Each of these places is worth a separate review, but let this column be a brief introduction to the gastronomic world outside major hotels and Nevsky Prospekt. That is not to say that major hotels are to be ignored: The Grand Hotel Europe, for example, boasts of its Chopsticks, which has very decent Chinese food, but it is as expensive as everything else at the Grand.


The options are not exactly plentiful yet, but among Chinese eateries you can also choose between the Shanghai, with its elaborate, and somewhat tasteless, Soviet-accented design; the Heibei, with a cafeteria downstairs; and a mysterious, nameless place on Ulitsa Rubinshteina, where the food is probably the best of all.

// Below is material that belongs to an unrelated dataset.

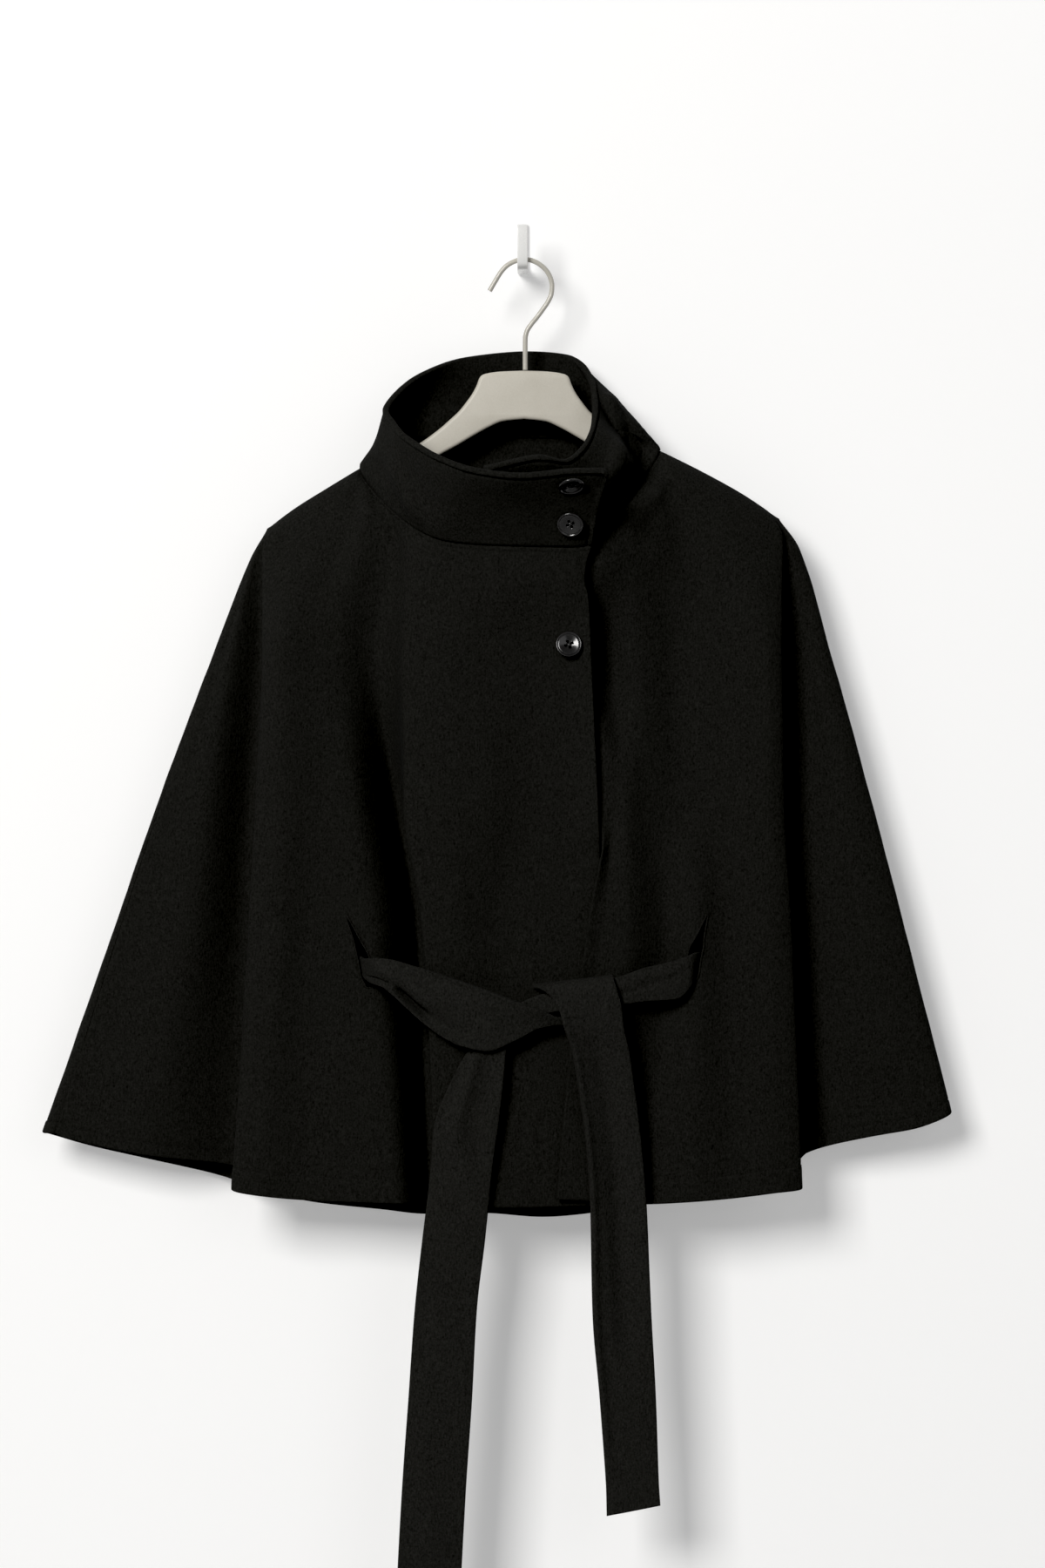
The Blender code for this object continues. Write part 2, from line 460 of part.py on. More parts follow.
def make_wall(name, inner, outer, material):
    """A closed wall: a grid laid on the inner points, its faces extruded to the outer ones."""
    across, down = inner.shape[0], inner.shape[1]
    mesh = bpy.data.meshes.new(name)
    shape = bmesh.new()
    bmesh.ops.create_grid(shape, x_segments=across - 1, y_segments=down - 1, size=0.5)
    cell = shape.verts.layers.int.new("cell")
    flat_inner, flat_outer = inner.reshape(-1, 3), outer.reshape(-1, 3)
    for vert in shape.verts:
        i = round((vert.co.x + 0.5) * (across - 1))
        j = round((vert.co.y + 0.5) * (down - 1))
        vert[cell] = i * down + j
        vert.co = flat_inner[vert[cell]]
    made = bmesh.ops.extrude_face_region(shape, geom=shape.faces[:])
    for vert in made["geom"]:
        if isinstance(vert, bmesh.types.BMVert):
            vert.co = flat_outer[vert[cell]]
    bmesh.ops.recalc_face_normals(shape, faces=shape.faces[:])
    shape.to_mesh(mesh)
    shape.free()
    mesh.materials.append(material)
    mesh.shade_smooth()
    mesh.set_sharp_from_angle(angle=math.radians(50))
    return mesh


def ribbon(table, steps, across, thick):
    """Inner and outer points of a belt stretch through the rows of its table."""
    table = np.array(table, float)
    count = len(table)
    found = smooth(range(count), table, np.linspace(0, count - 1, (count - 1) * steps + 1))
    one = place(found[:, 0], found[:, 1], found[:, 2])
    other = place(found[:, 3], found[:, 4], found[:, 5])
    shares = np.linspace(0, 1, across + 1)
    grid = one[:, None] * (1 - shares)[None, :, None] + other[:, None] * shares[None, :, None]
    normal = unit(np.cross(np.gradient(grid, axis=0), other[:, None] - one[:, None]))
    stand = found[:, 6][:, None] * (1 - (2 * shares - 1) ** 2)[None, :] * MM
    grid = grid + normal * stand[:, :, None]
    normal = unit(np.cross(np.gradient(grid, axis=0), np.gradient(grid, axis=1)))
    return grid - normal * thick / 2, grid + normal * thick / 2


# ---- scene ------------------------------------------------------------------------------------------

def clear_scene():
    for found in list(bpy.data.objects):
        bpy.data.objects.remove(found)


def new_collection(name):
    made = bpy.data.collections.new(name)
    bpy.context.scene.collection.children.link(made)
    return made


def new_material(name, color, roughness, metallic=0.0):
    made = bpy.data.materials.new(name)
    made.use_nodes = True
    shader = made.node_tree.nodes["Principled BSDF"]
    shader.inputs["Base Color"].default_value = (*color, 1)
    shader.inputs["Roughness"].default_value = roughness
    shader.inputs["Metallic"].default_value = metallic
    return made


def add_mesh(name, mesh, collection):
    made = bpy.data.objects.new(name, mesh)
    collection.objects.link(made)
    return made


def outline_curve(name, points, thick, bevel, collection):
    """A flat outline in x and z, given thickness along y about its own plane."""
    curve = bpy.data.curves.new(name, "CURVE")
    curve.dimensions = "2D"
    curve.fill_mode = "BOTH"
    curve.extrude = thick / 2 - bevel
    curve.bevel_depth = bevel
    curve.bevel_resolution = 1
    curve.offset = -bevel
    spline = curve.splines.new("POLY")
    spline.points.add(len(points) - 1)
    for point, (x, z) in zip(spline.points, points):
        point.co = (x, z, 0, 1)
    spline.use_cyclic_u = True
    made = bpy.data.objects.new(name, curve)
    collection.objects.link(made)
    made.rotation_euler = (math.pi / 2, 0, 0)
    return made


def as_mesh(obj, collection):
    """Replaces a curve object by a closed mesh object of the same name and place."""
    bpy.context.view_layer.update()
    evaluated = obj.evaluated_get(bpy.context.evaluated_depsgraph_get())
    mesh = bpy.data.meshes.new_from_object(evaluated)
    shape = bmesh.new()
    shape.from_mesh(mesh)
    bmesh.ops.remove_doubles(shape, verts=shape.verts[:], dist=1e-5)
    bmesh.ops.recalc_face_normals(shape, faces=shape.faces[:])
    shape.to_mesh(mesh)
    shape.free()
    name, matrix = obj.name, obj.matrix_world.copy()
    bpy.data.objects.remove(obj)
    made = add_mesh(name, mesh, collection)
    made.matrix_world = matrix
    return made


def wire(name, points, radius, collection, material):
    """A round wire through points, read from a smooth curve."""
    curve = bpy.data.curves.new(name, "CURVE")
    curve.dimensions = "3D"
    curve.bevel_depth = radius
    curve.bevel_resolution = 2
    curve.use_fill_caps = True
    spline = curve.splines.new("POLY")
    spline.points.add(len(points) - 1)
    for point, co in zip(spline.points, points):
        point.co = (*co, 1)
    curve.materials.append(material)
    made = bpy.data.objects.new(name, curve)
    collection.objects.link(made)
    return made


def make_slit(name, rows, cutters):
    """A cutter through the front only, leaf shaped."""
    rows = np.array(rows, float)
    z = np.linspace(rows[0, 0], rows[-1, 0], SLIT_POINTS)
    found = smooth(-rows[:, 0], rows[:, 1:], -z)
    right = [(x + w, h) for (x, w), h in zip(found, z)]
    left = [(x - w, h) for (x, w), h in zip(found, z)]
    points = [(x * MM, h * MM) for x, h in right + left[::-1]]
    made = as_mesh(outline_curve(name, points, SLIT_CUTTER_LONG, 0, cutters), cutters)
    made.location.y = -SLIT_CUTTER_DEPTH
    made.hide_render = True
    made.display_type = "WIRE"
    return made


def cut(obj, cutter, name):
    modifier = obj.modifiers.new(name, "BOOLEAN")
    modifier.operation = "DIFFERENCE"
    modifier.solver = "EXACT"
    modifier.object = cutter


def button_mesh(material):
    """A turned disc with a raised rim and a dished middle, its back on z = 0."""
    r = BUTTON_RADIUS
    profile = ((0, 0), (r * 0.72, 0), (r * 0.97, 0.9 * MM), (r, 1.8 * MM), (r * 0.93, 2.7 * MM),
               (r * 0.80, 2.6 * MM), (r * 0.70, 1.9 * MM), (r * 0.3, 1.6 * MM), (0, 1.6 * MM))
    shape = bmesh.new()
    verts = [shape.verts.new((x, 0, z)) for x, z in profile]
    edges = [shape.edges.new(pair) for pair in zip(verts[:-1], verts[1:])]
    bmesh.ops.spin(shape, geom=verts + edges, cent=(0, 0, 0), axis=(0, 0, 1), angle=2 * math.pi,
                   steps=20, use_merge=True)
    bmesh.ops.remove_doubles(shape, verts=shape.verts[:], dist=1e-6)
    bmesh.ops.recalc_face_normals(shape, faces=shape.faces[:])
    mesh = bpy.data.meshes.new("button")
    shape.to_mesh(mesh)
    shape.free()
    mesh.materials.append(material)
    mesh.shade_smooth()
    mesh.set_sharp_from_angle(angle=math.radians(40))
    return mesh


def hole_cutter(name, cutters):
    shape = bmesh.new()
    for k in range(4):
        angle = math.pi / 4 + k * math.pi / 2
        made = bmesh.ops.create_cone(shape, cap_ends=True, segments=6, radius1=BUTTON_HOLE,
                                     radius2=BUTTON_HOLE, depth=HOLE_CUTTER_DEPTH)
        bmesh.ops.translate(shape, verts=made["verts"],
                            vec=(BUTTON_HOLES_AT * math.cos(angle), BUTTON_HOLES_AT * math.sin(angle), 1 * MM))
    mesh = bpy.data.meshes.new(name)
    shape.to_mesh(mesh)
    shape.free()
    made = add_mesh(name, mesh, cutters)
    made.hide_render = True
    made.display_type = "WIRE"
    return made


def nearest(cloth, columns, x, z):
    """(point, normal) of a panel's middle surface at x and z in mm, among its first columns."""
    flat = cloth.grid[:columns].reshape(-1, 3)
    normal = cloth.normal[:columns].reshape(-1, 3)
    away = (flat[:, 0] / MM - x) ** 2 + (flat[:, 2] / MM - z) ** 2
    near = np.argsort(away)[:4]
    weight = 1 / (away[near] + 1)
    weight /= weight.sum()
    return (np.array([x * MM, (flat[near, 1] * weight).sum(), z * MM]),
            unit((normal[near] * weight[:, None]).sum(axis=0)))


def main():
    clear_scene()
    parts = new_collection("wool_cloak")
    cutters = new_collection("cutters")
    wool = new_material("charcoal_wool", (0.012, 0.012, 0.011), 0.95)
    horn = new_material("dark_button", (0.02, 0.02, 0.02), 0.25)
    cream = new_material("cream_hanger", (0.80, 0.76, 0.68), 0.5)
    white = new_material("white_paint", (0.85, 0.85, 0.83), 0.4)

    right_grid, right_tops = front_grid("right")
    left_grid, left_tops = front_grid("left")
    back, back_neck = back_grid(right_tops, left_tops)
    right_neck = FLAP_END + (RIGHT_NECK - FLAP_END) * right_tops[right_tops <= 1]
    left_neck = UNDERLAP_END + (LEFT_NECK - UNDERLAP_END) * left_tops[left_tops <= 1]
    places = np.concatenate([right_neck, back_neck, left_neck[::-1]])
    collar_points = collar_grid(places)

    ahead = np.array([0, -1, 0.0])
    front_right, front_left = Cloth(right_grid, ahead), Cloth(left_grid, ahead)
    back_panel = Cloth(back, -ahead)
    middle = collar_points.mean(axis=(0, 1))
    collar = Cloth(collar_points, collar_points - middle)

    right_count, left_count = len(right_neck), len(left_neck)
    right_arm, left_arm = len(right_tops) - right_count + 1, len(left_tops) - left_count + 1
    last = len(places) - 1

    def line(columns, row, inside):
        columns = np.asarray(columns)
        return columns, np.full(len(columns), row), columns, np.full(len(columns), inside)

    def side_line(column, inside):
        rows = np.arange(len(ROWS))
        return np.full(len(rows), column), rows, np.full(len(rows), inside), rows

    # Neckline: the collar's bottom row on the panels' top rows.
    neck_right = sew(front_right, line(range(right_count), 0, 2), collar, line(range(right_count), 0, 1))
    neck_left = sew(front_left, line(range(left_count), 0, 2),
                    collar, line(range(last, last - left_count, -1), 0, 1))
    back_columns = range(right_arm - 1, right_arm - 1 + len(back_neck) + 2)
    collar_columns = range(right_count - 1, right_count - 1 + len(back_neck) + 2)
    sew(back_panel, line(back_columns, 0, 2), collar, line(collar_columns, 0, 1))
    # Shoulders.
    arm_right = sew(front_right, line(range(right_count - 1, len(right_tops)), 0, 1),
                    back_panel, line(range(right_arm - 1, -1, -1), 0, 1))
    arm_left = sew(front_left, line(range(left_count - 1, len(left_tops)), 0, 1),
                   back_panel, line(range(len(back) - left_arm, len(back)), 0, 1))
    # Overarm seams.
    sew(front_right, side_line(-1, -2), back_panel, side_line(0, 1))
    sew(front_left, side_line(-1, -2), back_panel, side_line(-1, -2))
    # The three pieces that meet at a neck point share one direction there.
    for front, count, arm, neck, back_at, collar_at in (
            (front_right, right_count, arm_right, neck_right, right_arm - 1, right_count - 1),
            (front_left, left_count, arm_left, neck_left, len(back) - left_arm, last - left_count + 1)):
        shared = unit(unit(arm[0]) + unit(neck[-1]))
        front.normal[count - 1, 0] = back_panel.normal[back_at, 0] = collar.normal[collar_at, 0] = shared

    panels = {}
    for name, cloth in (("front_right", front_right), ("front_left", front_left), ("back", back_panel),
                        ("collar", collar)):
        panels[name] = add_mesh(name, make_wall(name, *cloth.wall(CLOTH), wool), parts)
    cut(panels["front_right"], make_slit("cut_slit_right", RIGHT_SLIT, cutters), "slit")
    cut(panels["front_left"], make_slit("cut_slit_left", LEFT_SLIT, cutters), "slit")

    for name, table, steps, across in (("belt_sling", BELT_SLING, 2, 6), ("belt_loop", BELT_LOOP, 2, 4),
                                       ("belt_strap", BELT_STRAP, 2, 4), ("belt_tail", BELT_TAIL, 2, 4),
                                       ("belt_back", BELT_BACK, 2, 2)):
        inner, outer = ribbon(table, steps, across, BELT_CLOTH)
        add_mesh(name, make_wall(name, inner, outer, wool), parts)

    # Buttons, each on the points of the cloth below it, moved out.
    holes = hole_cutter("cut_button_holes", cutters)
    for number, (x, z, stand, *facing) in enumerate(BUTTONS, 1):
        on_flap = number < len(BUTTONS)
        point, normal = nearest(collar if on_flap else front_right, right_count, x, z)
        made = add_mesh(f"button_{number}", button_mesh(horn), parts)
        made.location = Vector(point + normal * (CLOTH / 2 + stand * MM))
        made.rotation_euler = Vector(facing).to_track_quat("Z", "Y").to_euler()
        cutter = add_mesh(f"cut_button_{number}", holes.data, cutters)
        cutter.location, cutter.rotation_euler = made.location, made.rotation_euler
        cutter.hide_render = True
        cutter.display_type = "WIRE"
        cut(made, cutter, "holes")

    half = HANGER_TOP + HANGER_UNDER
    whole = list(half) + [(-x, z) for x, z in half[-2:0:-1]]
    outline = outline_curve("hanger", [(x * MM, z * MM) for x, z in whole], HANGER_THICK, 3 * MM, parts)
    hanger = as_mesh(outline, parts)
    hanger.location.y = -HANGER_DEPTH
    hanger.data.materials.append(cream)
    wire("hanger_hook", [(x * MM, -HANGER_DEPTH, z * MM) for x, z in HOOK], WIRE_RADIUS, parts, cream)

    points = [(-depth * MM, z * MM) for depth, z in WALL_HOOK]
    wall_hook = as_mesh(outline_curve("wall_hook", points, WALL_HOOK_WIDTH, 0, parts), parts)
    wall_hook.rotation_euler = (math.pi / 2, 0, math.pi / 2)
    wall_hook.location.x = WALL_HOOK_X
    wall_hook.data.materials.append(white)


main()
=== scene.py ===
import math
import bmesh
import bpy
import numpy as np
from mathutils import Matrix, Vector, noise
from mathutils.bvhtree import BVHTree


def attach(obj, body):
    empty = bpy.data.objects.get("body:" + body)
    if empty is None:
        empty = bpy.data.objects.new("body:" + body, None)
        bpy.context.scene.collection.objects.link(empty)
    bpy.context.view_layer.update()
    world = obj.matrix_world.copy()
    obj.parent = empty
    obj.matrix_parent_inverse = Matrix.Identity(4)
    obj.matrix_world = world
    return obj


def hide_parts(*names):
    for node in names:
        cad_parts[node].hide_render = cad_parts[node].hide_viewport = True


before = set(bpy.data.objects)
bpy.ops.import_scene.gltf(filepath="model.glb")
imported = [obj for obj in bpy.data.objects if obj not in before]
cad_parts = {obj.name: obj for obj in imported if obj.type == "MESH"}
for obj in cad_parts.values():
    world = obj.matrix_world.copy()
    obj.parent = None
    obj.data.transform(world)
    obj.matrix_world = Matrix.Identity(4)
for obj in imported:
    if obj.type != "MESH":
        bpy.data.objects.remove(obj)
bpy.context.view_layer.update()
mm = 0.001


def addObject(name, data):
    made = bpy.data.objects.new(name, data)
    bpy.context.scene.collection.objects.link(made)
    return made


def setInputs(node, values):
    for name, value in values.items():
        node.inputs[name].default_value = value


# straight on, with a long lens, in metres; the sensor in mm
camera = {"x": -0.0015, "fromWall": 4.5, "z": -0.455, "subjectDepth": 0.06, "frameHeight": 1.332,
          "sensorHeight": 36, "clipEnd": 60}


def addCamera(c):
    data = bpy.data.cameras.new("camera")
    data.sensor_fit = "VERTICAL"
    data.sensor_height = c["sensorHeight"]
    data.lens = c["sensorHeight"] * (c["fromWall"] - c["subjectDepth"]) / c["frameHeight"]
    data.clip_end = c["clipEnd"]
    made = addObject("camera", data)
    made.location = (c["x"], -c["fromWall"], c["z"])
    made.rotation_euler = (math.pi / 2, 0, 0)
    bpy.context.scene.camera = made


addCamera(camera)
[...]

At the mystery restaurant there is no sign on the door, and the Chinese staff speak no English and hardly any Russian.


There are at least two Korean places, an excellent Indian restaurant named Tandoori, and the newest arrival: Vietnamese Gold Dragon. For a few months in the summer, the floating Commodore Hotel, then anchored in the harbor, had a Tex-Mex bar. Now the Commodore is gone. Meanwhile, rumors about a new Mexican restaurant somewhere on Sadovaya Ulitsa remain empty talk.


What all these restaurants could use is more advertising, since for many Russians, if not for most, these cuisines remain terra incognita.